____ Data lines
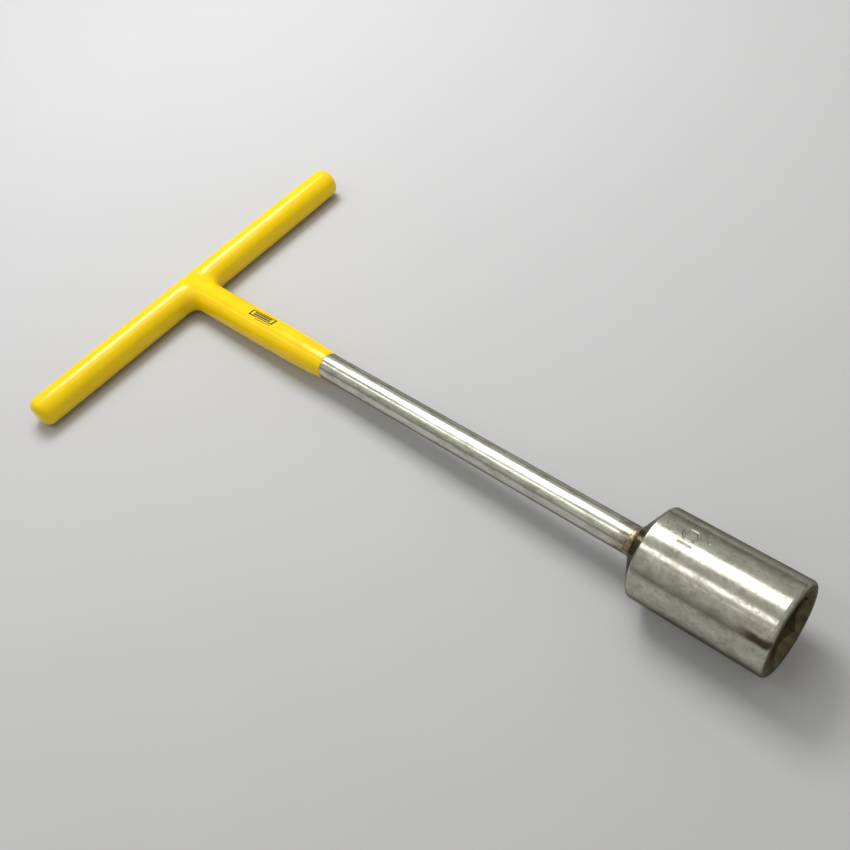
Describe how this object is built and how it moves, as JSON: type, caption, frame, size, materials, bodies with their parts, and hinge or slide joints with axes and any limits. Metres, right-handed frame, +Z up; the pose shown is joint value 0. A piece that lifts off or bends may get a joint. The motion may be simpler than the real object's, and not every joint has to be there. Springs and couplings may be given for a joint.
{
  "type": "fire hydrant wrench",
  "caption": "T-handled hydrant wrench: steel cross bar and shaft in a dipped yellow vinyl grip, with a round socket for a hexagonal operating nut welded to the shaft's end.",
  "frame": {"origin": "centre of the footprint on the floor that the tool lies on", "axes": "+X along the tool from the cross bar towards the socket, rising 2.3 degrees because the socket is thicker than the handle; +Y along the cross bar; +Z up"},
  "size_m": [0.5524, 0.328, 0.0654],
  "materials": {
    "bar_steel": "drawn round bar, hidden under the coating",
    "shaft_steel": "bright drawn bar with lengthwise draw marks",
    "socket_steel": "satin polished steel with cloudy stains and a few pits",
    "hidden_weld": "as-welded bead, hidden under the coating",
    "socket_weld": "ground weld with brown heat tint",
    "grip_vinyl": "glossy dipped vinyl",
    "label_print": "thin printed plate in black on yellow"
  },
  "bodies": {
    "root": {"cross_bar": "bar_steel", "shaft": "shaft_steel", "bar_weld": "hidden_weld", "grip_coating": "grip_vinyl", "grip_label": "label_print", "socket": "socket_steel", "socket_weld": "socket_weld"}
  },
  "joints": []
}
________
What is being asked = Output all of the material, please, exactly as it stands.

Exercise response =
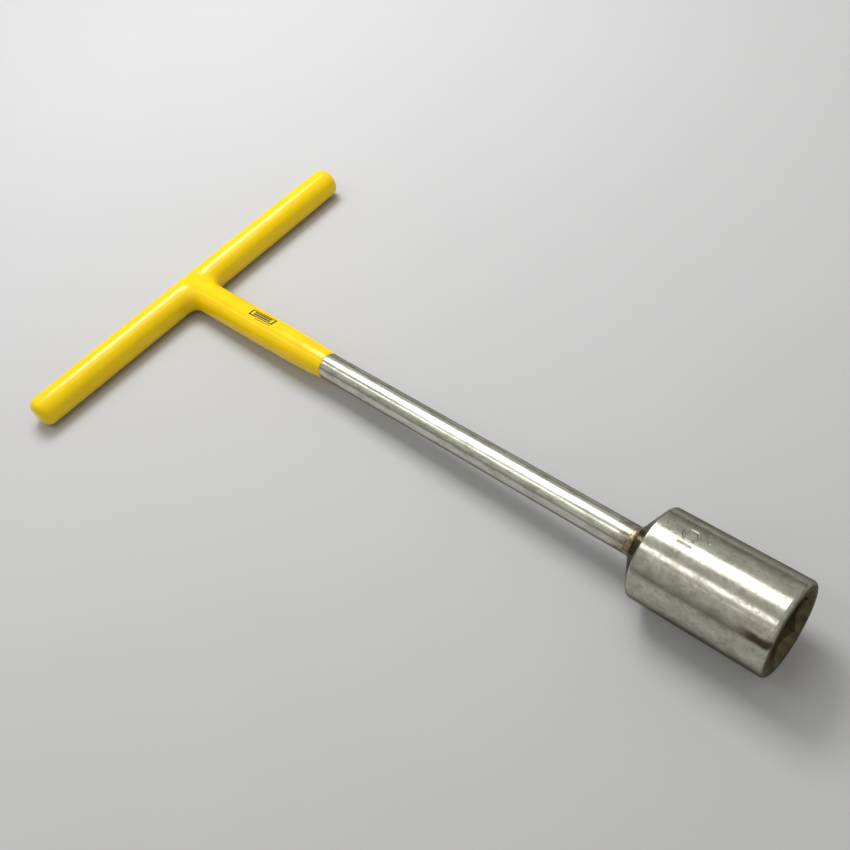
Describe how this object is built and how it moves, as JSON: type, caption, frame, size, materials, bodies with their parts, and hinge or slide joints with axes and any limits. Metres, right-handed frame, +Z up; the pose shown is joint value 0. A piece that lifts off or bends may get a joint. The motion may be simpler than the real object's, and not every joint has to be there. Springs and couplings may be given for a joint.
{
  "type": "fire hydrant wrench",
  "caption": "T-handled hydrant wrench: steel cross bar and shaft in a dipped yellow vinyl grip, with a round socket for a hexagonal operating nut welded to the shaft's end.",
  "frame": {"origin": "centre of the footprint on the floor that the tool lies on", "axes": "+X along the tool from the cross bar towards the socket, rising 2.3 degrees because the socket is thicker than the handle; +Y along the cross bar; +Z up"},
  "size_m": [0.5524, 0.328, 0.0654],
  "materials": {
    "bar_steel": "drawn round bar, hidden under the coating",
    "shaft_steel": "bright drawn bar with lengthwise draw marks",
    "socket_steel": "satin polished steel with cloudy stains and a few pits",
    "hidden_weld": "as-welded bead, hidden under the coating",
    "socket_weld": "ground weld with brown heat tint",
    "grip_vinyl": "glossy dipped vinyl",
    "label_print": "thin printed plate in black on yellow"
  },
  "bodies": {
    "root": {"cross_bar": "bar_steel", "shaft": "shaft_steel", "bar_weld": "hidden_weld", "grip_coating": "grip_vinyl", "grip_label": "label_print", "socket": "socket_steel", "socket_weld": "socket_weld"}
  },
  "joints": []
}